Specifically, under Settings->Licensed Software Management we have the ability to define specific pieces of software and report on that. With respect to the Adobe products, we have templates built in for the different versions, as well as Adobe packages (Design Premium, Master Collection, etc).

This allows us to create a record for the individual titles we have, etc, and is a great way to see the reports for those "Packages" of Adobe products.

When we're looking to create reports of individual titles, we can utilize Saved Inventory searches, or Smart Groups to say "Has this title, but not these ones" to separate from the others.

For example, we can create a licensed software object from the template for Adobe CS 5.5 Design Premium. This shows us that a Design Premium license is a device that has:

Adobe Dreamweaver CS5.5 version like 11. Adobe Fireworks CS5.1 version like 11. Adobe Flash CS5.5 version like 11. Adobe Flash Catalyst CS5.5 version like like 1. Adobe Illustrator Adobe InDesign CS5.5 version like 7. Adobe Photoshop CS5.1 version like 12.

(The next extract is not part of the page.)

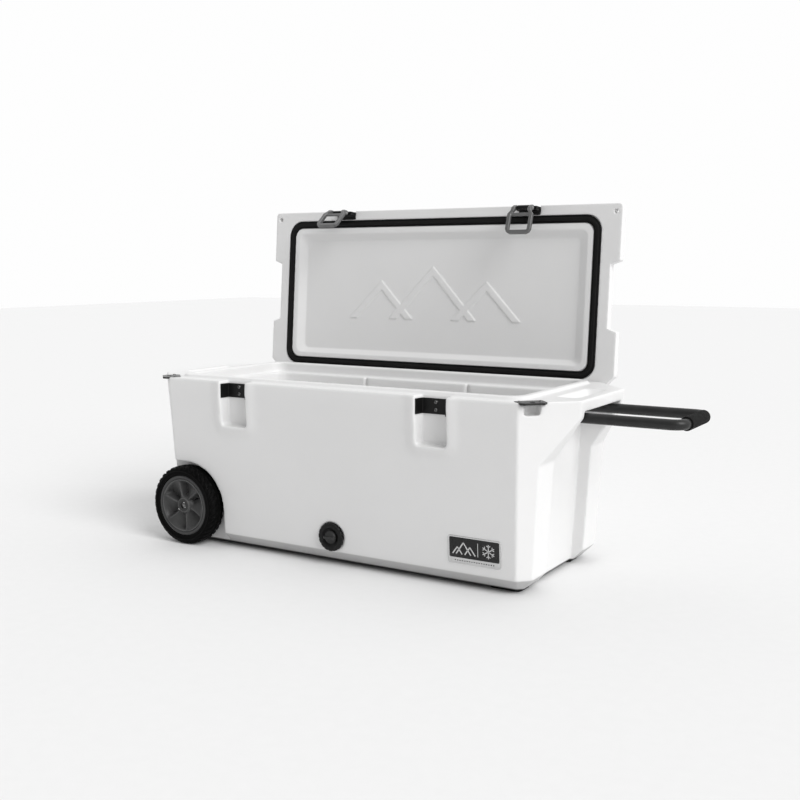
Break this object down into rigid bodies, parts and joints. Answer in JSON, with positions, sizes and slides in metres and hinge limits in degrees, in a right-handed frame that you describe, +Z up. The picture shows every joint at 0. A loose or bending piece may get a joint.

Then, we can track those licenses. When we want to see what license we have for specifically Photoshop 5.5, we can make a Smart Group (Management->Smart Computer Groups) or a saved inventory report (Inventory -> Applications tab -> Advanced Search) for devices that:

Have Adobe Photoshop CS5.1 version like 12
Does not have Adobe Dreamweaver CS5.5 version like 11. Does not have Adobe Fireworks CS5.1 version like 11. Does not have Adobe Flash CS5.5 version like 11. Does not have Adobe Flash Catalyst CS5.5 version like like 1. Does not have Adobe Illustrator Does not have Adobe InDesign CS5.5 version like 7.

Which would separate it out. We understand the need to hide the serial numbers from plain text .plist files, and this may create a bit more work up front for us in creating the different groups/qualifiers, but it does help us do some reporting.

If we're only installing these packages using the Casper Suite, we can also look at the Policy logs for the policy installing Photoshop and track from there.

I hope this helps!

New Contributor

Hi John, Thanks for the suggestion.

The issue is not with identifying what computers have what individual programs installed, but rather with how the JSS looks for licensed software. For instance, let's say my company has 10 CS5.5 Design Premium licenses and 5 CS5.5 Photoshop standalone licenses. I use the template to setup my licenses for Design Premium with no trouble. There is not a template for just Photoshop CS5.5 though. I have to create that one myself. When I setup the Software Definition it looks like this:

Adobe Photoshop CS5.1 version like 12.

This is where the trouble starts. At this point the JSS now has two Licensed Software Records that indicate "Adobe Photoshop CS5.1 version like 12." The full Design Suite now says "This license supersedes: Adobe Photoshop CS5.5" The JSS now recognizes my standalone Photoshop licenses as full Design Premium suite licenses, giving me an incorrect representation of my licenses. JSS will report I have 15 out of 10 CS5.5 Design Premium in use and 0 out of 5 Photoshop.

If I remove the software definition "Adobe Photoshop CS5.1 version like 12." from the CS5.5 Design Premium software record, it now recognizes all of the Photoshop installs from Design Premium as standalone installs, again giving me an incorrect representation of my licenses. JSS will report I have 10 out of 10 CS5.5 Design Premium in use and 15 out of 5 Photoshop.

If you have a solution to this I'm all ears.


See my earlier post about SWID Tags. These include a reference to your unique serial number (not the serial number itself) as well as a reference to whether an installed product is standalone or part of a suite.

SWID Tags are all about licensing.

New Contributor

You might be able to drop a .txt file in a hidden location along with a given install or configuration that identifies what type of installation was used, whether it was a piece or entire suite. You could then set an extension att. to search this out and so report on it.

In theory this should work but it's up to you to define what makes up each install and add that to the files dropped along with the software. Lots of details on specifically how to do this have been intentionally left out. ;)

Legendary Contributor III

While the hidden text file method may help, it would only apply to installs done AFTER getting Casper Suite and beginning to manage them that way. If the OP is trying to use Casper to gather license information from Macs deployed prior to ever using the suite, it will be no help.
I think William's method of reading the SWID tags is best. I had completely forgotten about those tags. I used an EA once a while back to read that info into Casper. Seems like the best method that will work regardless if someone manually installed the Adobe products or if it was pushed via Casper. it'll just take some upfront work and testing.

New Contributor II
New Contributor II

Hey All,

In this situation we recreated the Licensed Software Records, but instead of manually creating the software definition for the stand alone Photoshop, we used the template for Design Premium and deleted all the definitions but Photoshop. After doing this the license usage began to report properly.